Pharmacists’ Association Disappointed Cannabis Legislation Doesn’t Mention Pharmacies

Article by David Brown, Lift

Pharmacists’ Association disappointed cannabis legislation doesn’t mention pharmacies After initially opposing cannabis distribution several years ago, the Canadian Pharmacists Association now feels they are the best equipped to distribute medical cannabis

The Canadian Pharmacists’ Association says they are disappointed that new legislation to regulate cannabis for ‘adult use’ does not include references to pharmacies.

In a press release, the national association said they were pleased to see that the government followed the task force suggestion of maintaining a separate medical regime as the government establishes a non-medical, adult use market.
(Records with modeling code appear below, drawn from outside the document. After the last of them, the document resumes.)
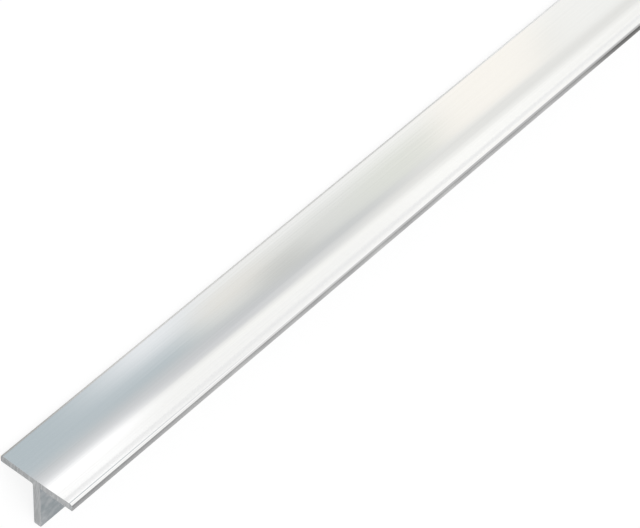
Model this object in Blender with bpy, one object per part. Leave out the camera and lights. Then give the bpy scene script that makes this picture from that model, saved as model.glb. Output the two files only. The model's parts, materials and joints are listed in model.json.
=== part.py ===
"""Aluminium tee section: one length of extruded bar stock with a wide flange and a shorter web.

The bar lies as it does on a level floor, leaning on the left edge of its flange and the tip of its web.
It runs along Y, and the origin is on the floor under the middle of its bounding box.
"""

import math

import bpy

# Sizes of the stock, in metres
STOCK_LENGTH = 1.000
FLANGE_WIDTH = 0.020
SECTION_HEIGHT = 0.015
FLANGE_THICKNESS = 0.002
WEB_THICKNESS = 0.002

# Rounding left by the extrusion die, in metres
FACE_EDGE_RADIUS = 0.00075
BACK_EDGE_RADIUS = 0.0003
ROOT_RADIUS = 0.0004

# Segments in each quarter round
ARC_STEPS = 6
QUARTER = math.pi / 2

# Mill finish
ALUMINIUM_COLOUR = (0.80, 0.81, 0.82, 1.0)
ALUMINIUM_ROUGHNESS = 0.28


def clear_scene():
    """Remove whatever objects the scene holds."""
    for old in list(bpy.data.objects):
        bpy.data.objects.remove(old)


def arc(centre, radius, start, end):
    """Points of a round from one angle to another, both ends included."""
    turns = [start + (end - start) * step / ARC_STEPS for step in range(ARC_STEPS + 1)]
    return [(centre[0] + radius * math.cos(turn), centre[1] + radius * math.sin(turn)) for turn in turns]


def right_half():
    """Right half of the section, clockwise from the flange's face, with the web's tip at height 0."""
    face = SECTION_HEIGHT
    back = SECTION_HEIGHT - FLANGE_THICKNESS
    edge = FLANGE_WIDTH / 2
    side = WEB_THICKNESS / 2
    face_corner = (edge - FACE_EDGE_RADIUS, face - FACE_EDGE_RADIUS)
    back_corner = (edge - BACK_EDGE_RADIUS, back + BACK_EDGE_RADIUS)
    root = (side + ROOT_RADIUS, back - ROOT_RADIUS)
    tip_corner = (side - BACK_EDGE_RADIUS, BACK_EDGE_RADIUS)
    return (
        arc(face_corner, FACE_EDGE_RADIUS, QUARTER, 0)
        + arc(back_corner, BACK_EDGE_RADIUS, 0, -QUARTER)
        + arc(root, ROOT_RADIUS, QUARTER, 2 * QUARTER)
        + arc(tip_corner, BACK_EDGE_RADIUS, 0, -QUARTER)
    )


def section_outline():
    """Whole section: the right half and its mirror image."""
    right = right_half()
    left = [(-across, up) for across, up in reversed(right)]
    return right + left


def lean_angle():
    """Tilt that brings the flange's back corner and the web's tip, which have equal rounds, to one level."""
    drop = SECTION_HEIGHT - FLANGE_THICKNESS
    reach = (FLANGE_WIDTH - WEB_THICKNESS) / 2
    return math.atan2(drop, reach)


def resting_place(outline, lean):
    """Where the section's own origin goes, so that the leaning bar touches the floor and is centred."""
    across = [x * math.cos(lean) - y * math.sin(lean) for x, y in outline]
    up = [x * math.sin(lean) + y * math.cos(lean) for x, y in outline]
    return (-(min(across) + max(across)) / 2, 0, -min(up))


def mill_aluminium():
    """Plain extruded aluminium, neither painted nor anodised."""
    material = bpy.data.materials.new("mill_aluminium")
    material.use_nodes = True
    shader = material.node_tree.nodes["Principled BSDF"]
    shader.inputs["Base Color"].default_value = ALUMINIUM_COLOUR
    shader.inputs["Metallic"].default_value = 1.0
    shader.inputs["Roughness"].default_value = ALUMINIUM_ROUGHNESS
    return material


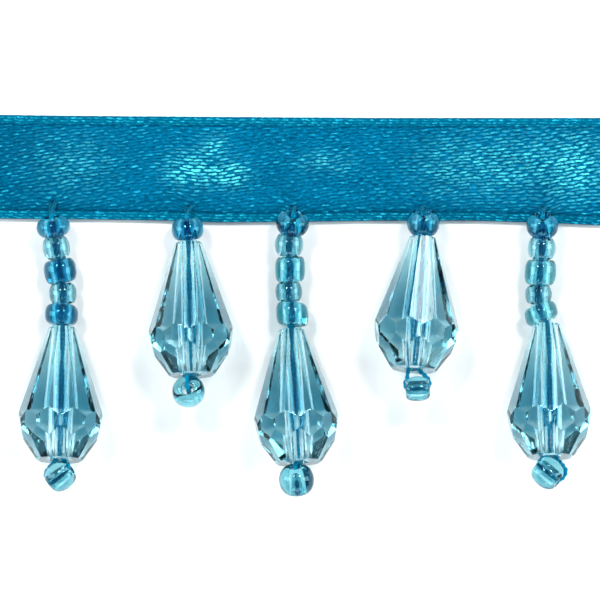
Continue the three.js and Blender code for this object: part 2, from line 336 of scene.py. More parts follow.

They expressed disappointment, however, that the legislation made no reference to ‘clinical oversight in the management and dispensing of medical cannabis in Canada’.

“CPhA believes that a frontline role for pharmacists in the management and dispensing of medical cannabis is in the best interest of patient safety,” the organization said. “Pharmacists have the necessary expertise to mitigate the potential risks associated with using medical cannabis, including harmful drug interactions, contraindications and potential addictive behavior. By not moving to ensure appropriate clinical oversight, CPhA believes that patient health will continue to be at risk under the current system.”

After initially opposing pharmacy-distribution of medical cannabis when it was first included in rules back in 2013, last April the Canadian Pharmacy Association (CPhA) announced that they believe pharmacies are the safest way to dispense medical cannabis in Canada.

The CPhA formerly opposed the inclusion of pharmacy distribution in 2013 when it was included in an early version of Health Canada’s Marihuana for Medical Purposes Regulations (MMPR). The opposition cited a “lack of evidence” and concern with the possibility for associated crime.

The release concluded, “there remains the concern with pharmacists dispensing a product that does not have adequate safety and effectiveness evidence. In addition, the potential security risks to pharmacies due to robberies would need to be considered.”

The question of who should dispense medical marijuana is hotly contested, with dispensaries, liquor stores, pharmacies and licensed producers all seeking to stake their claim of expertise as being essential for the market.

The CPhA’s pre-Budget 2017 submission last summer included a request for $10 million to support  cannabis education. Pharmacists who wish to dispense medical cannabis will likely have to attend cannabis education courses.